» **DATA**:
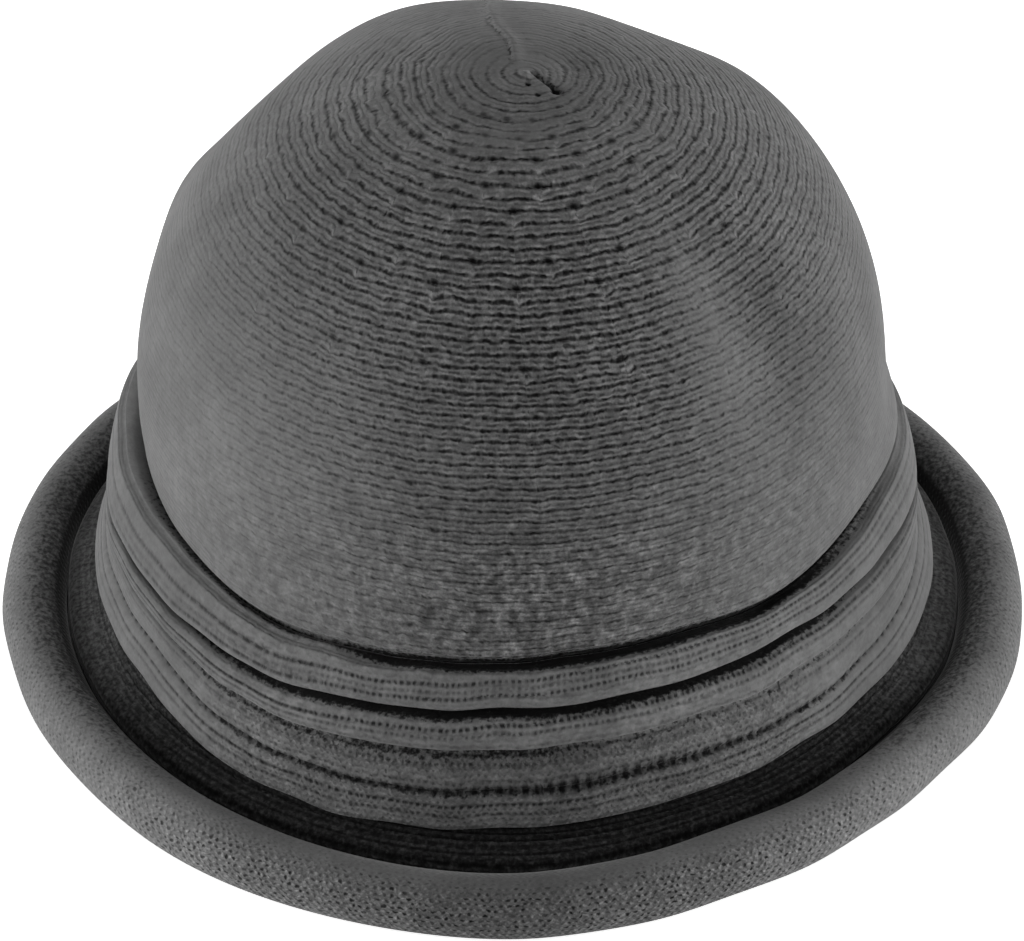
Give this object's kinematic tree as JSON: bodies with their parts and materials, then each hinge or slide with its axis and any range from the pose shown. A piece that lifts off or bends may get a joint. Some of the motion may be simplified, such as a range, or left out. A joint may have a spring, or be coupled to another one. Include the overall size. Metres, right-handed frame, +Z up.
{
  "type": "knit cloche hat",
  "caption": "Knitted cloche hat: a round domed crown, a tucked band round its foot and a short brim whose edge rolls up.",
  "frame": {"origin": "middle of the hat's lowest plane, under the brim", "axes": "+Z up through the tip of the crown, -Y toward the front of the hat, +X toward the wearer's left"},
  "size_m": [0.264, 0.2642, 0.165],
  "materials": {
    "crown_knit": "charcoal wool knit with fine wales round the crown, lightly felted",
    "band_knit": "charcoal wool knit, tucked and stitched along the wales",
    "brim_knit": "charcoal wool knit, felted, its purl side out on the roll"
  },
  "bodies": {
    "root": {"crown": "crown_knit", "tucked_band": "band_knit", "rolled_brim": "brim_knit"}
  },
  "joints": []
}
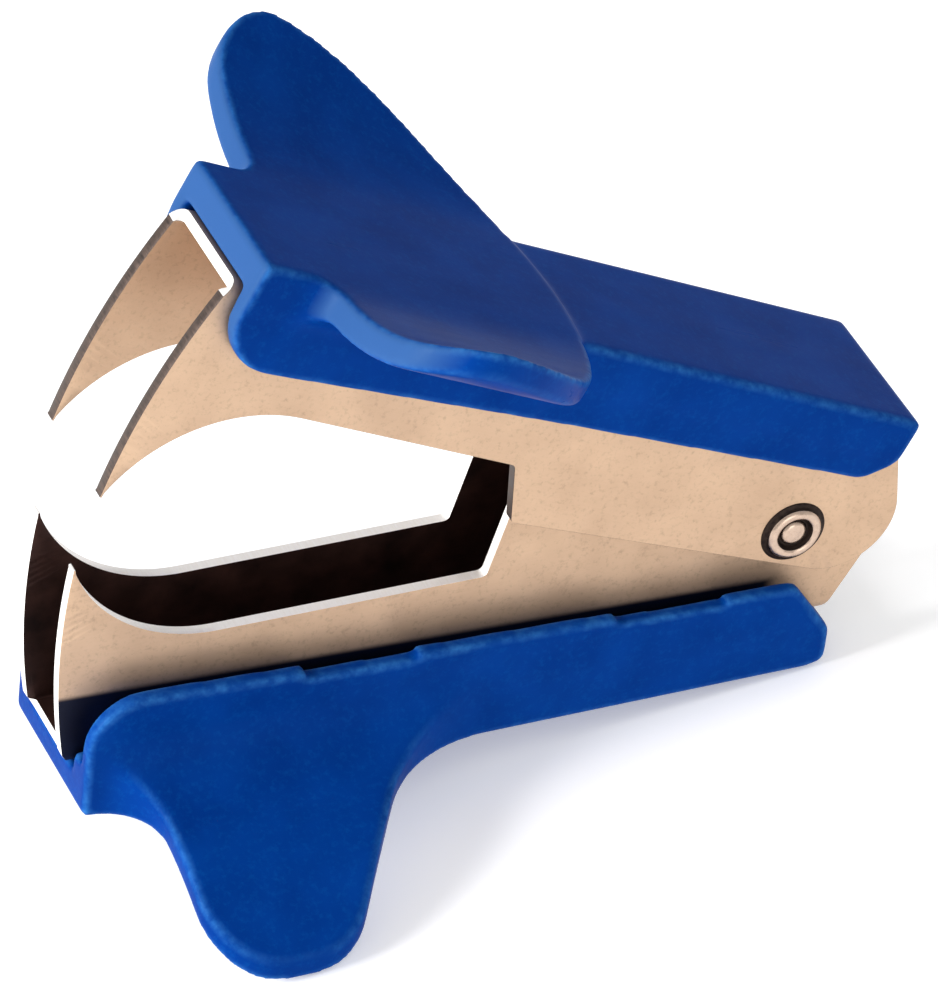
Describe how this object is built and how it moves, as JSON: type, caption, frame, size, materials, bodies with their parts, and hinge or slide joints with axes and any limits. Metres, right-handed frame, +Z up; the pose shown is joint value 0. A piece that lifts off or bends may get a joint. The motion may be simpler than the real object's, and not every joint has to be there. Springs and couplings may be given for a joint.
{
  "type": "staple remover",
  "caption": "Claw-type staple remover: hinged sheet-steel jaws with pointed fangs, held open by a coil spring, under blue plastic finger grips with dished wings.",
  "frame": {"origin": "on the table, under the middle of the whole object's bounding box, with the remover standing open on its lower grip", "axes": "+X from the fangs to the pivot end, +Y along the pivot axis to the side of the rivet's domed head, +Z up"},
  "size_m": [0.0606, 0.0392, 0.0471],
  "materials": {
    "jaw_steel": "fine brushed nickel plate with a warm tone",
    "blue_plastic": "semi-gloss moulded plastic",
    "rivet_steel": "polished",
    "spring_steel": "drawn wire"
  },
  "bodies": {
    "lower": {"lower_jaw": "jaw_steel", "lower_grip": "blue_plastic", "torsion_spring": "spring_steel"},
    "upper": {"upper_jaw": "jaw_steel", "upper_grip": "blue_plastic", "pivot_rivet": "rivet_steel"}
  },
  "joints": [
    {"name": "jaw_pivot", "type": "hinge", "parent": "lower", "child": "upper", "pos_m": [0.02153, 0, 0.01129], "axis": [0, -1, 0], "range_deg": [0, 20], "stiffness_Nm_per_rad": 0.8, "springref_deg": -2.86, "deforming": ["torsion_spring"]}
  ]
}
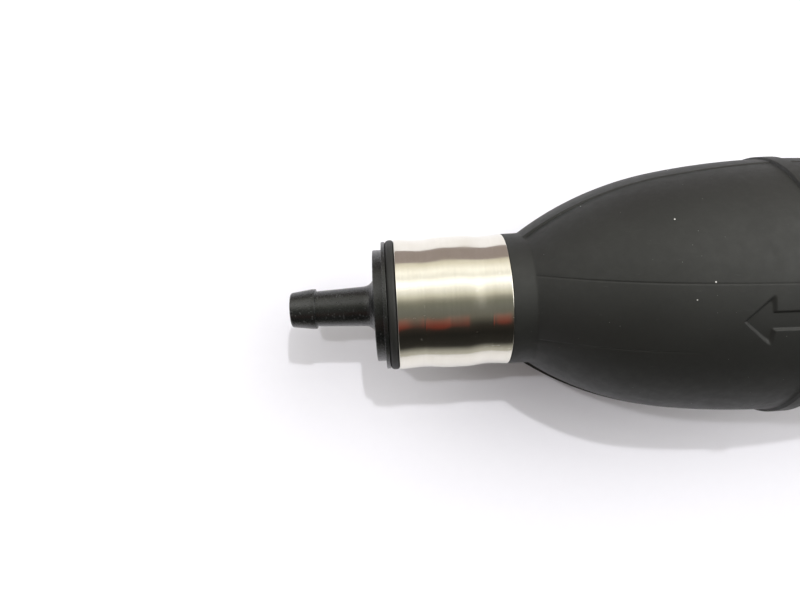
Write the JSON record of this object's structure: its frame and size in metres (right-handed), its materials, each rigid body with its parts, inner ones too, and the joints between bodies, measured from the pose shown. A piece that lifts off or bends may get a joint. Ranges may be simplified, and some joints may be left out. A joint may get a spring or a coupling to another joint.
{
  "type": "siphon bulb pump",
  "caption": "Hand-squeezed rubber siphon bulb with a barbed hose fitting, a crimped steel ferrule and a spring-loaded check valve at each end.",
  "frame": {"origin": "middle of the bulb, on the pump's axis", "axes": "X along the pump's axis, with the inlet at +X and the outlet at -X, so liquid flows towards -X; +Z is the side with the flow arrow; +Y completes the right-handed frame and the side bands face +Y and -Y"},
  "size_m": [0.2018, 0.0544, 0.0532],
  "materials": {
    "bulb_rubber": "matt moulded nitrile rubber, black",
    "fitting_plastic": "satin black moulded plastic",
    "ferrule_steel": "bright tinned steel with fine scratches",
    "valve_plastic": "natural acetal",
    "seal_rubber": "smooth black nitrile",
    "spring_steel": "bright drawn stainless wire and strip"
  },
  "bodies": {
    "pump_body": {"bulb": "bulb_rubber", "outlet_fitting": "fitting_plastic", "outlet_ferrule": "ferrule_steel", "outlet_valve_seat": "valve_plastic", "outlet_seat_o_ring": "seal_rubber", "outlet_valve_spring": "spring_steel", "outlet_spring_cage": "valve_plastic", "outlet_retaining_ring": "spring_steel", "inlet_fitting": "fitting_plastic", "inlet_ferrule": "ferrule_steel", "inlet_valve_seat": "valve_plastic", "inlet_seat_o_ring": "seal_rubber", "inlet_valve_spring": "spring_steel", "inlet_spring_cage": "valve_plastic", "inlet_retaining_ring": "spring_steel"},
    "squeeze_wall": {"bulb_squeeze_wall": "bulb_rubber"},
    "outlet_valve": {"outlet_poppet": "valve_plastic", "outlet_poppet_seal": "seal_rubber"},
    "inlet_valve": {"inlet_poppet": "valve_plastic", "inlet_poppet_seal": "seal_rubber"}
  },
  "joints": [
    {"name": "bulb_squeeze", "type": "slide", "parent": "pump_body", "child": "squeeze_wall", "axis": [0, 0, -1], "range_m": [0, 0.01], "stiffness_N_per_m": 3000},
    {"name": "outlet_valve_lift", "type": "slide", "parent": "pump_body", "child": "outlet_valve", "axis": [-1, 0, 0], "range_m": [0, 0.0022], "stiffness_N_per_m": 60, "springref_m": -0.002, "deforming": ["outlet_valve_spring"]},
    {"name": "inlet_valve_lift", "type": "slide", "parent": "pump_body", "child": "inlet_valve", "axis": [-1, 0, 0], "range_m": [0, 0.0022], "stiffness_N_per_m": 60, "springref_m": -0.002, "deforming": ["inlet_valve_spring"]}
  ]
}
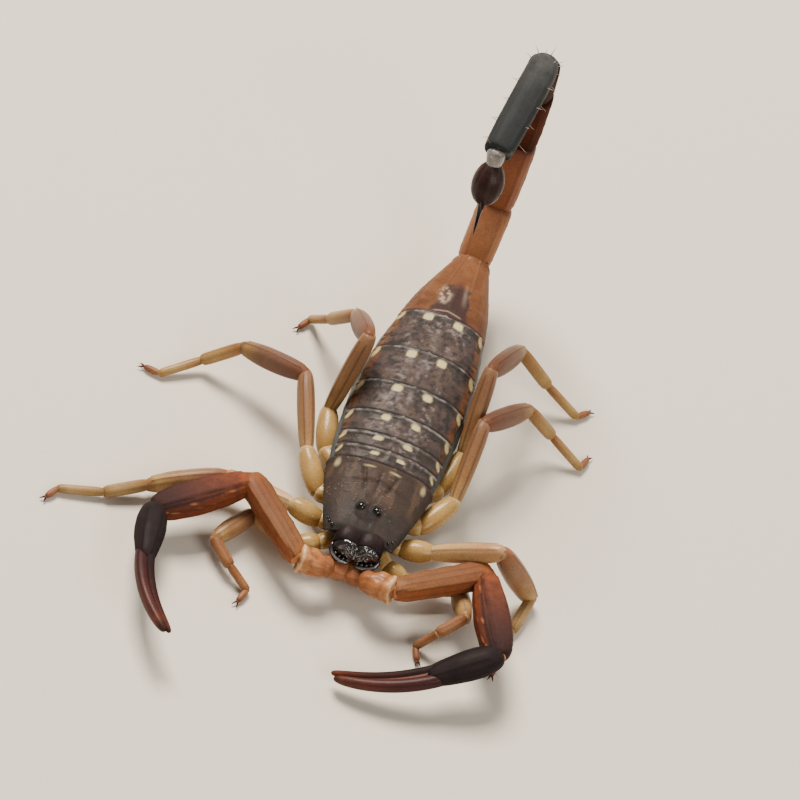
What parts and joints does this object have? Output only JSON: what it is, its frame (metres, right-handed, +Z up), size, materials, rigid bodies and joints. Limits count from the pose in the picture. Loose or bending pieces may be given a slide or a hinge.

» **INSTRUCTIONS TO FOLLOW**:
Provide an exact reproduction of all the entries shown above.

» **RESULT FOR THIS EXERCISE**:
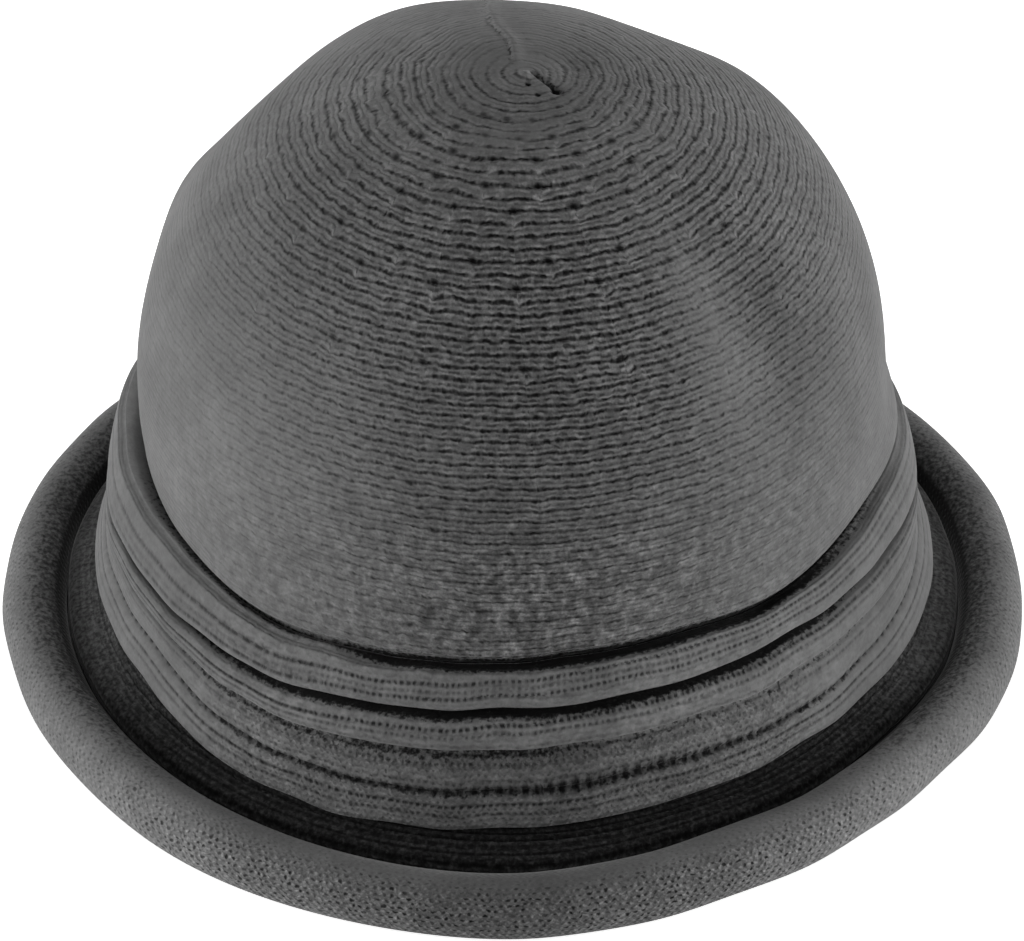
Give this object's kinematic tree as JSON: bodies with their parts and materials, then each hinge or slide with its axis and any range from the pose shown. A piece that lifts off or bends may get a joint. Some of the motion may be simplified, such as a range, or left out. A joint may have a spring, or be coupled to another one. Include the overall size. Metres, right-handed frame, +Z up.
{
  "type": "knit cloche hat",
  "caption": "Knitted cloche hat: a round domed crown, a tucked band round its foot and a short brim whose edge rolls up.",
  "frame": {"origin": "middle of the hat's lowest plane, under the brim", "axes": "+Z up through the tip of the crown, -Y toward the front of the hat, +X toward the wearer's left"},
  "size_m": [0.264, 0.2642, 0.165],
  "materials": {
    "crown_knit": "charcoal wool knit with fine wales round the crown, lightly felted",
    "band_knit": "charcoal wool knit, tucked and stitched along the wales",
    "brim_knit": "charcoal wool knit, felted, its purl side out on the roll"
  },
  "bodies": {
    "root": {"crown": "crown_knit", "tucked_band": "band_knit", "rolled_brim": "brim_knit"}
  },
  "joints": []
}
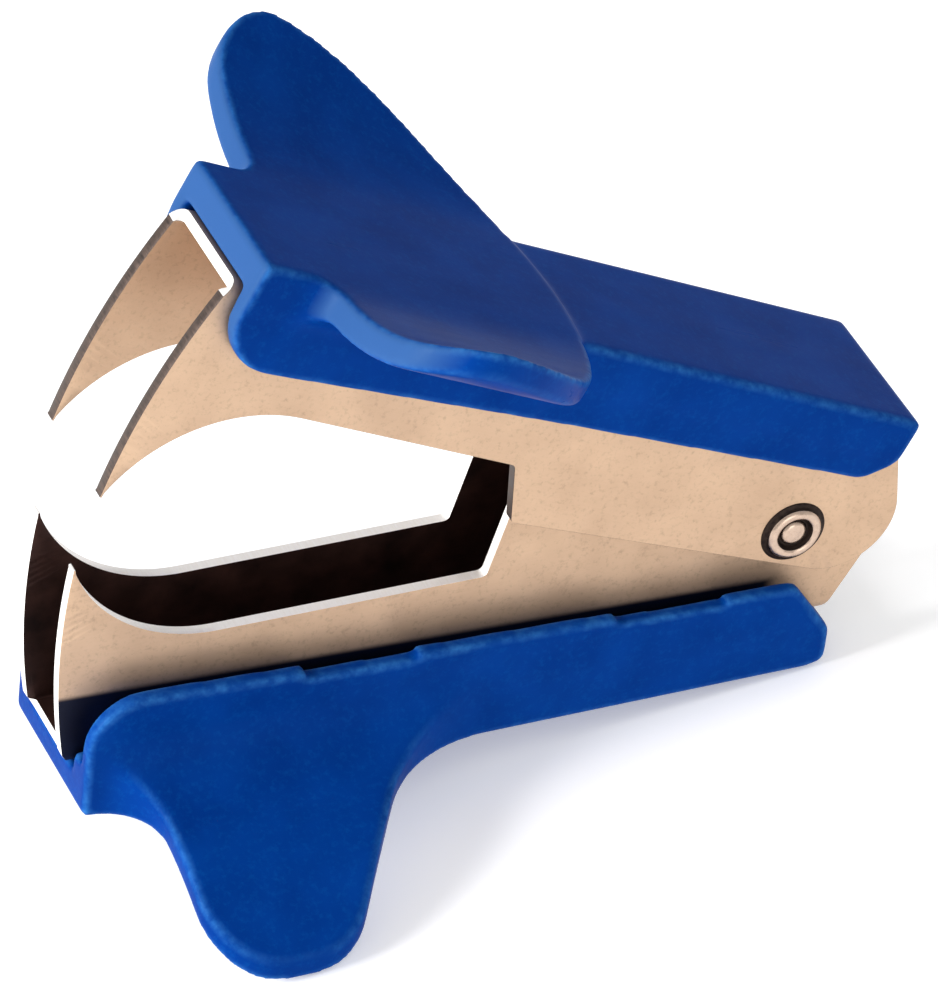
Describe how this object is built and how it moves, as JSON: type, caption, frame, size, materials, bodies with their parts, and hinge or slide joints with axes and any limits. Metres, right-handed frame, +Z up; the pose shown is joint value 0. A piece that lifts off or bends may get a joint. The motion may be simpler than the real object's, and not every joint has to be there. Springs and couplings may be given for a joint.
{
  "type": "staple remover",
  "caption": "Claw-type staple remover: hinged sheet-steel jaws with pointed fangs, held open by a coil spring, under blue plastic finger grips with dished wings.",
  "frame": {"origin": "on the table, under the middle of the whole object's bounding box, with the remover standing open on its lower grip", "axes": "+X from the fangs to the pivot end, +Y along the pivot axis to the side of the rivet's domed head, +Z up"},
  "size_m": [0.0606, 0.0392, 0.0471],
  "materials": {
    "jaw_steel": "fine brushed nickel plate with a warm tone",
    "blue_plastic": "semi-gloss moulded plastic",
    "rivet_steel": "polished",
    "spring_steel": "drawn wire"
  },
  "bodies": {
    "lower": {"lower_jaw": "jaw_steel", "lower_grip": "blue_plastic", "torsion_spring": "spring_steel"},
    "upper": {"upper_jaw": "jaw_steel", "upper_grip": "blue_plastic", "pivot_rivet": "rivet_steel"}
  },
  "joints": [
    {"name": "jaw_pivot", "type": "hinge", "parent": "lower", "child": "upper", "pos_m": [0.02153, 0, 0.01129], "axis": [0, -1, 0], "range_deg": [0, 20], "stiffness_Nm_per_rad": 0.8, "springref_deg": -2.86, "deforming": ["torsion_spring"]}
  ]
}
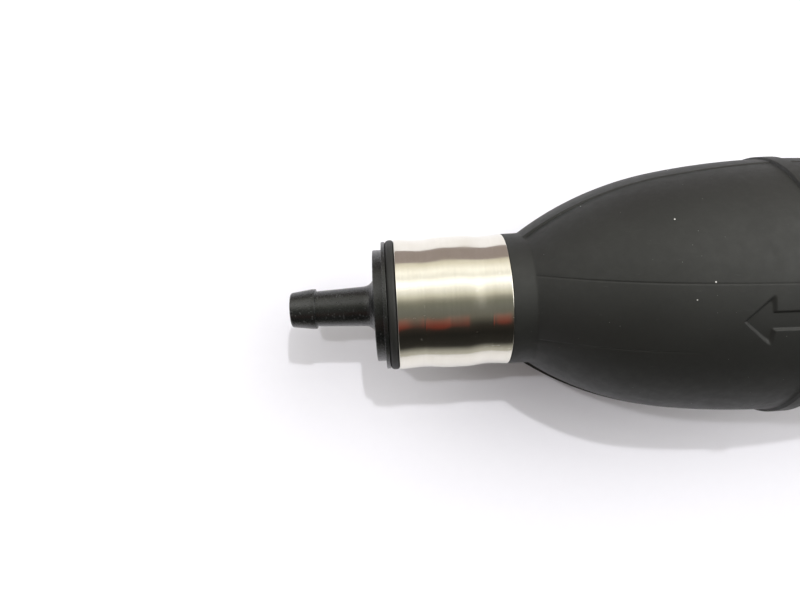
Write the JSON record of this object's structure: its frame and size in metres (right-handed), its materials, each rigid body with its parts, inner ones too, and the joints between bodies, measured from the pose shown. A piece that lifts off or bends may get a joint. Ranges may be simplified, and some joints may be left out. A joint may get a spring or a coupling to another joint.
{
  "type": "siphon bulb pump",
  "caption": "Hand-squeezed rubber siphon bulb with a barbed hose fitting, a crimped steel ferrule and a spring-loaded check valve at each end.",
  "frame": {"origin": "middle of the bulb, on the pump's axis", "axes": "X along the pump's axis, with the inlet at +X and the outlet at -X, so liquid flows towards -X; +Z is the side with the flow arrow; +Y completes the right-handed frame and the side bands face +Y and -Y"},
  "size_m": [0.2018, 0.0544, 0.0532],
  "materials": {
    "bulb_rubber": "matt moulded nitrile rubber, black",
    "fitting_plastic": "satin black moulded plastic",
    "ferrule_steel": "bright tinned steel with fine scratches",
    "valve_plastic": "natural acetal",
    "seal_rubber": "smooth black nitrile",
    "spring_steel": "bright drawn stainless wire and strip"
  },
  "bodies": {
    "pump_body": {"bulb": "bulb_rubber", "outlet_fitting": "fitting_plastic", "outlet_ferrule": "ferrule_steel", "outlet_valve_seat": "valve_plastic", "outlet_seat_o_ring": "seal_rubber", "outlet_valve_spring": "spring_steel", "outlet_spring_cage": "valve_plastic", "outlet_retaining_ring": "spring_steel", "inlet_fitting": "fitting_plastic", "inlet_ferrule": "ferrule_steel", "inlet_valve_seat": "valve_plastic", "inlet_seat_o_ring": "seal_rubber", "inlet_valve_spring": "spring_steel", "inlet_spring_cage": "valve_plastic", "inlet_retaining_ring": "spring_steel"},
    "squeeze_wall": {"bulb_squeeze_wall": "bulb_rubber"},
    "outlet_valve": {"outlet_poppet": "valve_plastic", "outlet_poppet_seal": "seal_rubber"},
    "inlet_valve": {"inlet_poppet": "valve_plastic", "inlet_poppet_seal": "seal_rubber"}
  },
  "joints": [
    {"name": "bulb_squeeze", "type": "slide", "parent": "pump_body", "child": "squeeze_wall", "axis": [0, 0, -1], "range_m": [0, 0.01], "stiffness_N_per_m": 3000},
    {"name": "outlet_valve_lift", "type": "slide", "parent": "pump_body", "child": "outlet_valve", "axis": [-1, 0, 0], "range_m": [0, 0.0022], "stiffness_N_per_m": 60, "springref_m": -0.002, "deforming": ["outlet_valve_spring"]},
    {"name": "inlet_valve_lift", "type": "slide", "parent": "pump_body", "child": "inlet_valve", "axis": [-1, 0, 0], "range_m": [0, 0.0022], "stiffness_N_per_m": 60, "springref_m": -0.002, "deforming": ["inlet_valve_spring"]}
  ]
}
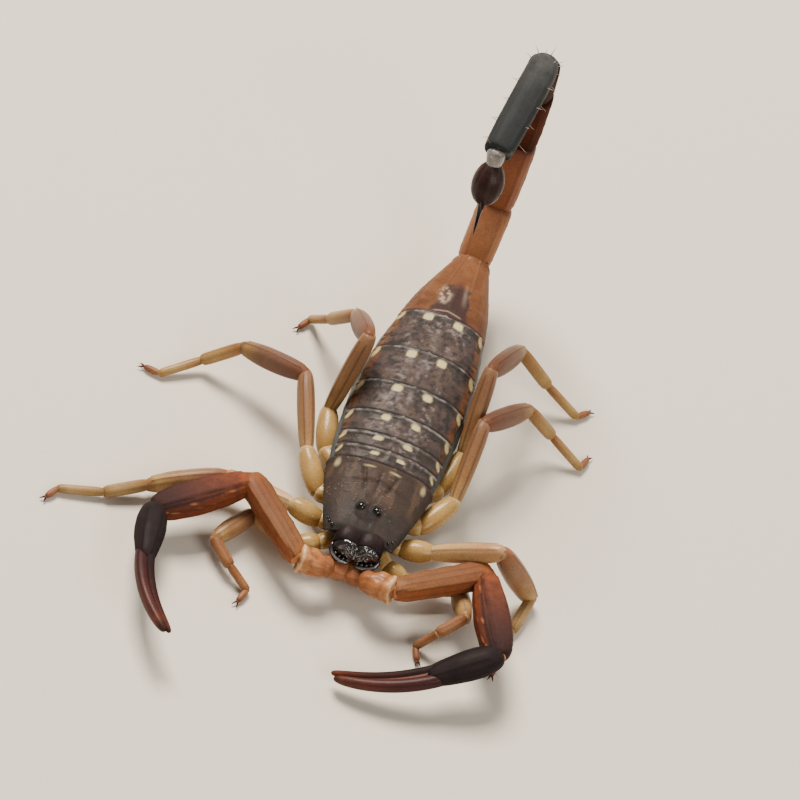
What parts and joints does this object have? Output only JSON: what it is, its frame (metres, right-handed, +Z up), size, materials, rigid bodies and joints. Limits count from the pose in the picture. Loose or bending pieces may be given a slide or a hinge.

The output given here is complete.